In another separate case, a senior functionary belonging to a Naga political group identified as Motsuthung Ngullie was arrested by Dimapur police on November 11 for unauthorised use and discharge of firearms in the public area. Further, one .32 pistol with 4 (four) live rounds was also seized from his possession.
Enough of witch-hunt
on wedding photo: GPRN/NSCN
Meanwhile, the GPRN/NSCN has termed the news reporting over the photo of the newlywed couple posing with arms as a witch hunt with the social media in Nagaland, print and electronic media in India taking the news reporting to a new high or rather low.”
In a press statement, MIP GPRN/NSCN said the “groom whose father is a respected Naga leader, holding a red category identity card (with entitlement of two weapons for personal safety), on his wedding day, after all the guests had left, overcame by boyhood emotion and thrill of wanting to hold a real weapon on his most significant day, requested his father's security guards to let him and his bride click photos with permitted weapons.”
However, a witch hunt has been set into motion after the photos which were taken in a private space with few family members around was forward to WhatsApp, it lamented.

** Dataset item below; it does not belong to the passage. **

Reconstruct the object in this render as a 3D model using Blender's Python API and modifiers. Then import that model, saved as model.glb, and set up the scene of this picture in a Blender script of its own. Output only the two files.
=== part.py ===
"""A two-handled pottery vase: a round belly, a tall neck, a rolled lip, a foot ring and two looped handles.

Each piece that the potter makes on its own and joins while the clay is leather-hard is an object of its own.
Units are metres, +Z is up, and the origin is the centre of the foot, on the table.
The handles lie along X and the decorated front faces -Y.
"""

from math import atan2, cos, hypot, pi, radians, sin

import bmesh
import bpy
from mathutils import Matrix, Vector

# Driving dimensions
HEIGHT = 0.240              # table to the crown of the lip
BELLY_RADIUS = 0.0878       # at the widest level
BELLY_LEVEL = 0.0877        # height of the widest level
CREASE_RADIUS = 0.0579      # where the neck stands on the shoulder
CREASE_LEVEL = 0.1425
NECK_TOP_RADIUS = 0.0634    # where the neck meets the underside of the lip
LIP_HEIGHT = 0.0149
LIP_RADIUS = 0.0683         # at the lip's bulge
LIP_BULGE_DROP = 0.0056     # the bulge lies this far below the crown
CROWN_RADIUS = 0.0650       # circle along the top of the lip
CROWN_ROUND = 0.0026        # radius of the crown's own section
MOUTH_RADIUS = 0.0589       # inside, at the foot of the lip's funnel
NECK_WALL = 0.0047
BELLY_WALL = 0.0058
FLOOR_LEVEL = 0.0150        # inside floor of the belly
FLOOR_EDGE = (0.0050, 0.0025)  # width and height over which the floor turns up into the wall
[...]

The GPRN/NSCN said in the next few days it can also produce thousands of pictures of non-national workers Nagas, ranging from ten years to seventy years both men and women, who have proudly posed with exact or more lethal weapons than the ones used by the bride and the groom.
Will the authorities go after everyone who have posed with weapons and prosecute them in equal manner, book them and seize the weapons? it questioned.
Pointing out that none of these men and women intended or intend to unleash terror in Nagaland or elsewhere, the GPRN/NSCN said the law should not demonise and brand spontaneous wedding photos, admittedly an error of judgment, as terrorist acts.
Also admitting that guns and Nagas have been synonymous for seven decades, the GPRN/NSCN said it is exactly for this reason that Government of India and Nagas are trying to find a solution to Indo-Naga political problem.
“Gun culture became necessary because Nagas had to defend their land against forceful occupation. Spear, machetes were our early weapons and our culture but Nagas had to upgrade themselves to arms because primitive weapons could not help us defend our land,” it maintained.
While stating that gun culture must end just as the Governor has pointed out that it is unacceptable, the GPRN/NSCN believed that honorable and acceptable political solution to Indo-Naga political problem will certainly end gun culture the moment long awaited solution is arrived.